— Start —
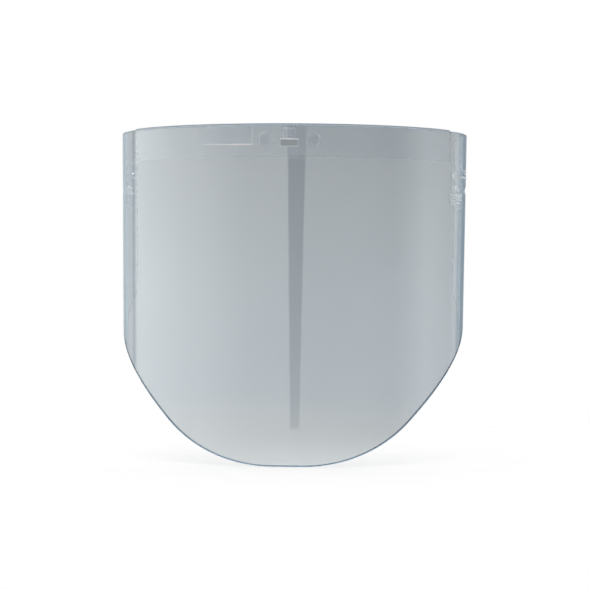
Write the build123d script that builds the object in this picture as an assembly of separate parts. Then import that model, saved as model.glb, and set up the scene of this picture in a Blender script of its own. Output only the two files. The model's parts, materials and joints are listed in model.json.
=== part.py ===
from build123d import *
import os
from math import radians, tan

# Clear three-point window of a face shield: one curved panel with a band along its top, a catch
# over the crown slot, two crown studs, a blank label plate and a riveted lug at each rear edge.
#
# Frame, in mm: +Z up, the wearer looks along -Y, +X is the wearer's left. The origin is the middle
# of the crown slot, on the outer face. A place on the window is given by its arc, the distance
# along the top edge from the centre line, and its drop, the distance below the top lip. An inset
# is a depth below the outer face, so a negative one stands proud of it.

# Window panel
OVERALL_HEIGHT = 229.0
PANEL_THICKNESS = 2.03
TOP_HALF_WIDTH = 122.32
TOP_DEPTH = 80.82
TAPER = 0.0125
WRAP_ANGLE = 106.0
CHIN_CORNER_ARC = 55.14
CHIN_RADIUS = 115.0
CHEEK_SLOPE = 42.0
REAR_RADIUS = 12.0
TOP_CORNER_RADIUS = 5.0

# Crown: slot, band, catch and studs
SLOT_WIDTH = 12.0
SLOT_HEIGHT = 4.7
SLOT_DROP = 12.9
SLOT_RADIUS = 0.5
LIP_RISE = 1.0
BAND_THICKNESS = 1.1
BAND_HEIGHT = 22.4
BAND_HALF_ARC = 124.5
CATCH_WIDTH = 9.0
CATCH_TOP_DROP = 3.1
CATCH_DEPTH_TOP = 0.7
CATCH_DEPTH_BOTTOM = 1.7
STUD_ARC = 16.2
STUD_DROP = 10.8
STUD_HEAD_RADIUS = 5.0
STUD_CLINCH_RADIUS = 2.6
STUD_SHANK_RADIUS = 1.8
STUD_HEAD_HEIGHT = 0.9
STUD_CLINCH_HEIGHT = 0.4

# Blank label plate on the outer face, to the wearer's right of the crown
LABEL_ARC = -43.1
LABEL_DROP = 8.5
LABEL_WIDTH = 37.2
LABEL_HEIGHT = 12.2
LABEL_THICKNESS = 0.4
LABEL_RADIUS = 1.0

# Side lugs, slots and rivets, the same on both sides
LUG_ARC = 165.5
LUG_DROP = 36.4
LUG_LENGTH = 31.0
LUG_HEIGHT = 32.0
LUG_THICKNESS = 1.1
LUG_RADIUS = 4.0
SIDE_SLOT_ARC = 163.0
SIDE_SLOT_DROP = 40.2
SIDE_SLOT_LENGTH = 24.0
SIDE_SLOT_HEIGHT = 4.4
RIVET_ARC = 174.5
RIVET_DROP = 29.4
RIVET_HEAD_RADIUS = 2.6
RIVET_SHANK_RADIUS = 1.4
RIVET_HEAD_HEIGHT = 0.6

# Plain raised bars on the outer face, to the wearer's left: first arc, last arc, drop, height
MARKING_HEIGHT = 0.3
MARKING_BARS = (
    (122.6, 140.0, 44.9, 1.6),
    (122.6, 140.0, 47.5, 1.6),
    (122.6, 137.0, 50.0, 1.6),
    (124.3, 134.6, 39.6, 1.6),
    (124.6, 133.0, 31.6, 4.4),
    (137.0, 156.0, 31.6, 1.6),
    (144.5, 154.0, 27.6, 3.2),
)

# Working allowances
HOLE_CLEARANCE = 0.05
CUT_MARGIN = 6.0
CLOSED_ANGLE = 125.0
OUTLINE_SAMPLES = 16

# The top lip and the lowest point as heights in the frame, and the ellipse's axis behind the slot
TOP_Z = SLOT_DROP
BOTTOM_Z = TOP_Z - OVERALL_HEIGHT
PANEL_TOP_Z = TOP_Z - LIP_RISE
AXIS_Y = TOP_DEPTH * (1 - TAPER * TOP_Z / TOP_HALF_WIDTH)
STACK = PANEL_THICKNESS + BAND_THICKNESS
LUG_STACK = PANEL_THICKNESS + LUG_THICKNESS

# The top edge's half ellipse, from the rear edge at -X round the front to the rear edge at +X
FRONT_ANGLE = 270.0
RIM = Edge.make_ellipse(
    TOP_HALF_WIDTH,
    TOP_DEPTH,
    start_angle=FRONT_ANGLE - WRAP_ANGLE,
    end_angle=FRONT_ANGLE + WRAP_ANGLE,
)
HALF_ARC = RIM.length / 2


def scale_at(height):
    """Size of the ellipse at a height, as a fraction of its size at the top lip."""
    return 1 - TAPER * (TOP_Z - height) / TOP_HALF_WIDTH


def surface_plane(arc, height, inset=0.0):
    """Plane on the window: its x runs along the curve, its y up and its z outwards."""
    place = HALF_ARC + arc
    rim_point = RIM.position_at(place, PositionMode.LENGTH)
    along = RIM.tangent_at(place, PositionMode.LENGTH)
    outwards = Vector(along.Y, -along.X, 0)
    on_face = Vector(rim_point.X, rim_point.Y, 0) * scale_at(height) + Vector(0, AXIS_Y, height)
    return Plane(on_face - outwards * inset, x_dir=along, z_dir=outwards)


def ellipse_section(inset, height):
    """Closed wire: the ellipse at one height and inset, cut off behind the rear edges."""
    size = scale_at(height)
    curve = Edge.make_ellipse(
        TOP_HALF_WIDTH * size - inset,
        TOP_DEPTH * size - inset,
        Plane((0, AXIS_Y, height)),
        FRONT_ANGLE - CLOSED_ANGLE,
        FRONT_ANGLE + CLOSED_ANGLE,
    )
    return Wire([curve, Edge.make_line(curve @ 1, curve @ 0)])


def core(inset, low=BOTTOM_Z - CUT_MARGIN, high=TOP_Z + CUT_MARGIN):
    """Everything that lies inside the window's tapering surface at one inset."""
    return Solid.make_loft([ellipse_section(inset, low), ellipse_section(inset, high)], ruled=True)


def layer(outer_inset, inner_inset, low=BOTTOM_Z - CUT_MARGIN, high=TOP_Z + CUT_MARGIN):
    """Curved layer between two insets and two heights."""
    return core(outer_inset, low, high) - core(inner_inset, low - 1, high + 1)


def prism(arc, drop, outline):
    """Cutter: a flat outline carried straight through the window at one place."""
    return extrude(surface_plane(arc, TOP_Z - drop) * outline, amount=CUT_MARGIN + STACK, both=True)


def flat_outline():
    """Lower outline of the panel laid flat: x is the arc, y the height above the lowest point."""
    above_top = OVERALL_HEIGHT + CUT_MARGIN
    cheek_height = (HALF_ARC - CHIN_CORNER_ARC) * tan(radians(CHEEK_SLOPE))
    return FilletPolyline(
        (-HALF_ARC, above_top),
        (-HALF_ARC, cheek_height),
        (-CHIN_CORNER_ARC, 0),
        (CHIN_CORNER_ARC, 0),
        (HALF_ARC, cheek_height),
        (HALF_ARC, above_top),
        radius=(REAR_RADIUS, CHIN_RADIUS, CHIN_RADIUS, REAR_RADIUS),
    )


def wrapped(flat_edge, inset):
    """One edge of the flat outline, bent round onto the window at an inset."""
    points = []
    for step in range(OUTLINE_SAMPLES + 1):
        flat = flat_edge @ (step / OUTLINE_SAMPLES)
        points.append(surface_plane(flat.X, BOTTOM_Z + flat.Y, inset).origin)
    return Edge.make_spline(points)


def trimming_shell():
    """Ruled sheet that stands square to the window all along its lower outline."""
    faces = []
    for flat_edge in flat_outline().edges():
        outside = wrapped(flat_edge, -CUT_MARGIN)
        inside = wrapped(flat_edge, CUT_MARGIN)
        faces.append(Face.make_surface_from_curves(outside, inside))
    return Shell(faces)


def front_solid(shape):
    """The solid that reaches furthest forwards, where a cut leaves several."""
    return shape.solids().sort_by(lambda solid: solid.bounding_box().min.Y)[0]


def crown_slot():
    """Cutter for the slot that the headgear's crown hook goes through."""
    return prism(0, SLOT_DROP, RectangleRounded(SLOT_WIDTH, SLOT_HEIGHT, SLOT_RADIUS))


def side_slot(side):
    """Cutter for the round-ended slot at one rear edge."""
    return prism(side * SIDE_SLOT_ARC, SIDE_SLOT_DROP, SlotOverall(SIDE_SLOT_LENGTH, SIDE_SLOT_HEIGHT))


def top_corner(side):
    """Cutter that rounds one top rear corner of the panel."""
    corner = Rectangle(2 * TOP_CORNER_RADIUS, 2 * TOP_CORNER_RADIUS)
    keep = Rectangle(4 * TOP_CORNER_RADIUS, 2 * TOP_CORNER_RADIUS)
    outline = corner - Circle(TOP_CORNER_RADIUS)
    outline -= Pos(0, -TOP_CORNER_RADIUS) * keep
    outline -= Pos(-side * 2 * TOP_CORNER_RADIUS, 0) * keep
    return prism(side * (HALF_ARC - TOP_CORNER_RADIUS), LIP_RISE + TOP_CORNER_RADIUS, outline)


def marking_bar(first_arc, last_arc, drop, height):
    """One plain raised bar that follows the outer face."""
    cutter = prism((first_arc + last_arc) / 2, drop, Rectangle(last_arc - first_arc, height))
    return layer(-MARKING_HEIGHT, 0) & cutter


def window_panel():
    """The curved panel itself, with its slots, stud holes and raised bars."""
    tube = layer(0, PANEL_THICKNESS, high=PANEL_TOP_Z)
    panel = front_solid(Compound(tube.split(trimming_shell(), keep=Keep.ALL)))
    panel -= crown_slot()
    for side in (-1, 1):
        panel -= side_slot(side)
        panel -= top_corner(side)
        panel -= prism(side * STUD_ARC, STUD_DROP, Circle(STUD_SHANK_RADIUS + HOLE_CLEARANCE))
        panel -= prism(side * RIVET_ARC, RIVET_DROP, Circle(RIVET_SHANK_RADIUS + HOLE_CLEARANCE))
    for bar in MARKING_BARS:
        panel += marking_bar(*bar)
    return panel


def top_band():
    """Strip along the inner face of the top edge, standing just above the panel."""
    strip = layer(PANEL_THICKNESS, STACK, low=TOP_Z - BAND_HEIGHT, high=TOP_Z)
    reach = 2 * TOP_HALF_WIDTH
    for side in (-1, 1):
        past_end = surface_plane(side * BAND_HALF_ARC, TOP_Z) * Pos(side * reach / 2, 0, 0)
        strip -= past_end * Box(reach, reach, reach)
        strip -= prism(side * STUD_ARC, STUD_DROP, Circle(STUD_SHANK_RADIUS + HOLE_CLEARANCE))
    return front_solid(strip - crown_slot())


def crown_catch():
    """Ramp above the crown slot that the headgear's hook snaps over."""
    low = TOP_Z - SLOT_DROP + SLOT_HEIGHT / 2
    high = TOP_Z - CATCH_TOP_DROP
    profile = Polyline(
        (0, low),
        (STACK + CATCH_DEPTH_BOTTOM, low),
        (STACK + CATCH_DEPTH_TOP, high),
        (0, high),
        close=True,
    )
    ramp = extrude(Plane.YZ * make_face(profile), amount=CATCH_WIDTH / 2, both=True)
    return ramp & core(STACK)


def disc(plane, radius, outwards):
    """Short cylinder from a plane on the window, outwards or, if negative, inwards."""
    return extrude(plane * Circle(radius), amount=outwards)


def clinched_stud(arc, drop, stack, shank_radius, outer_cap, inner_cap):
    """Round fastener through the window: a shank and two caps, each given as (radius, height)."""
    outer_radius, outer_height = outer_cap
    inner_radius, inner_height = inner_cap
    middle = surface_plane(arc, TOP_Z - drop, stack / 2)
    outside = disc(middle, outer_radius, stack / 2 + outer_height) - core(0)
    inside = disc(middle, inner_radius, -stack / 2 - inner_height) & core(stack)
    shank = disc(middle, shank_radius, (stack + outer_height) / 2)
    shank += disc(middle, shank_radius, -(stack + inner_height) / 2)
    return shank + outside + inside


def crown_stud(side):
    """Round button that holds the band to the panel beside the crown slot."""
    outer_cap = (STUD_CLINCH_RADIUS, STUD_CLINCH_HEIGHT)
    inner_cap = (STUD_HEAD_RADIUS, STUD_HEAD_HEIGHT)
    return clinched_stud(side * STUD_ARC, STUD_DROP, STACK, STUD_SHANK_RADIUS, outer_cap, inner_cap)


def label_plate():
    """Thin blank plate that follows the outer face under the top lip."""
    cutter = prism(LABEL_ARC, LABEL_DROP, RectangleRounded(LABEL_WIDTH, LABEL_HEIGHT, LABEL_RADIUS))
    return layer(-LABEL_THICKNESS, 0) & cutter


def side_lug(side):
    """Stiffening pad inside one rear edge, with the same slot through it as the panel."""
    outline = RectangleRounded(LUG_LENGTH, LUG_HEIGHT, LUG_RADIUS)
    lug = layer(PANEL_THICKNESS, LUG_STACK) & prism(side * LUG_ARC, LUG_DROP, outline)
    lug -= side_slot(side)
    return lug - prism(side * RIVET_ARC, RIVET_DROP, Circle(RIVET_SHANK_RADIUS + HOLE_CLEARANCE))


def lug_rivet(side):
    """Small round rivet that holds one lug to the panel."""
    cap = (RIVET_HEAD_RADIUS, RIVET_HEAD_HEIGHT)
    return clinched_stud(side * RIVET_ARC, RIVET_DROP, LUG_STACK, RIVET_SHANK_RADIUS, cap, cap)


def build_nodes():
    """Every node of the window by name. Left and right are the wearer's."""
    nodes = {
        "window_panel": window_panel(),
        "top_band": top_band(),
        "crown_catch": crown_catch(),
        "label_plate": label_plate(),
    }
    for name, side in (("left", 1), ("right", -1)):
        nodes[f"crown_stud_{name}"] = crown_stud(side)
        nodes[f"side_lug_{name}"] = side_lug(side)
        nodes[f"lug_rivet_{name}"] = lug_rivet(side)
    return nodes


os.makedirs("parts", exist_ok=True)
for node_name, node_shape in build_nodes().items():
    export_step(node_shape, f"parts/{node_name}.step")
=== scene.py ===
import json
from math import ceil, cos, pi, radians, sin, tan

import bmesh
import bpy
import numpy as np
from mathutils import Matrix, Vector
from mathutils.geometry import delaunay_2d_cdt


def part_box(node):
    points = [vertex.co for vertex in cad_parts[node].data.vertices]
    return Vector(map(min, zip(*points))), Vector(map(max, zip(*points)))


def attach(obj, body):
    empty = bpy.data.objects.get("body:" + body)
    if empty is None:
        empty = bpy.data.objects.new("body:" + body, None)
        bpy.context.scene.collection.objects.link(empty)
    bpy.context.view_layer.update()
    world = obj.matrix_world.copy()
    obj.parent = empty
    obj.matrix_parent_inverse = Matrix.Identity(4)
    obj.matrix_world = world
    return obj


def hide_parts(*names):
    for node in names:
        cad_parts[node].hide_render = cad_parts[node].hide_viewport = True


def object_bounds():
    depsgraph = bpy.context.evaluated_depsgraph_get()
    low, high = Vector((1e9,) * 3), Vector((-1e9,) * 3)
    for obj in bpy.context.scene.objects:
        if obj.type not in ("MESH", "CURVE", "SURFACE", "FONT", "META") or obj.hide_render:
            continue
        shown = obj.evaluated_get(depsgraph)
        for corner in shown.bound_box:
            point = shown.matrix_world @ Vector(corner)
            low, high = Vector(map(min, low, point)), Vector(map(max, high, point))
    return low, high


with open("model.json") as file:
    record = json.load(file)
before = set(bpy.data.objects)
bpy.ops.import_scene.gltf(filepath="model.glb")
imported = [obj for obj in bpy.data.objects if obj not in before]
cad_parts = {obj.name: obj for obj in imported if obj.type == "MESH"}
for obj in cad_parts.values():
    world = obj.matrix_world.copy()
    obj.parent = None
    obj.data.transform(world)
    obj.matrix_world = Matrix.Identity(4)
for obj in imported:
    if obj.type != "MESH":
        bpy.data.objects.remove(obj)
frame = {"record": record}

# The window is drawn flat and then bent round its tapering half ellipse. A flat place is an arc,
# the distance along the top edge from the centre line; a height, which is z in the frame; and an
# inset, the depth below the outer face. Everything is in metres.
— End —
GIVEN INSTRUCTION: Everything from the first line through the line containing "LABEL_RADIUS = 1.0" should be quoted exactly, and nothing beyond it.

TASK SOLUTION:
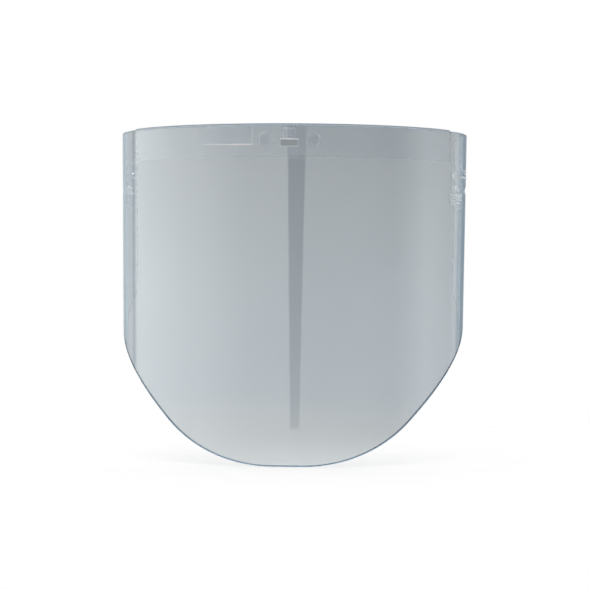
Write the build123d script that builds the object in this picture as an assembly of separate parts. Then import that model, saved as model.glb, and set up the scene of this picture in a Blender script of its own. Output only the two files. The model's parts, materials and joints are listed in model.json.
=== part.py ===
from build123d import *
import os
from math import radians, tan

# Clear three-point window of a face shield: one curved panel with a band along its top, a catch
# over the crown slot, two crown studs, a blank label plate and a riveted lug at each rear edge.
#
# Frame, in mm: +Z up, the wearer looks along -Y, +X is the wearer's left. The origin is the middle
# of the crown slot, on the outer face. A place on the window is given by its arc, the distance
# along the top edge from the centre line, and its drop, the distance below the top lip. An inset
# is a depth below the outer face, so a negative one stands proud of it.

# Window panel
OVERALL_HEIGHT = 229.0
PANEL_THICKNESS = 2.03
TOP_HALF_WIDTH = 122.32
TOP_DEPTH = 80.82
TAPER = 0.0125
WRAP_ANGLE = 106.0
CHIN_CORNER_ARC = 55.14
CHIN_RADIUS = 115.0
CHEEK_SLOPE = 42.0
REAR_RADIUS = 12.0
TOP_CORNER_RADIUS = 5.0

# Crown: slot, band, catch and studs
SLOT_WIDTH = 12.0
SLOT_HEIGHT = 4.7
SLOT_DROP = 12.9
SLOT_RADIUS = 0.5
LIP_RISE = 1.0
BAND_THICKNESS = 1.1
BAND_HEIGHT = 22.4
BAND_HALF_ARC = 124.5
CATCH_WIDTH = 9.0
CATCH_TOP_DROP = 3.1
CATCH_DEPTH_TOP = 0.7
CATCH_DEPTH_BOTTOM = 1.7
STUD_ARC = 16.2
STUD_DROP = 10.8
STUD_HEAD_RADIUS = 5.0
STUD_CLINCH_RADIUS = 2.6
STUD_SHANK_RADIUS = 1.8
STUD_HEAD_HEIGHT = 0.9
STUD_CLINCH_HEIGHT = 0.4

# Blank label plate on the outer face, to the wearer's right of the crown
LABEL_ARC = -43.1
LABEL_DROP = 8.5
LABEL_WIDTH = 37.2
LABEL_HEIGHT = 12.2
LABEL_THICKNESS = 0.4
LABEL_RADIUS = 1.0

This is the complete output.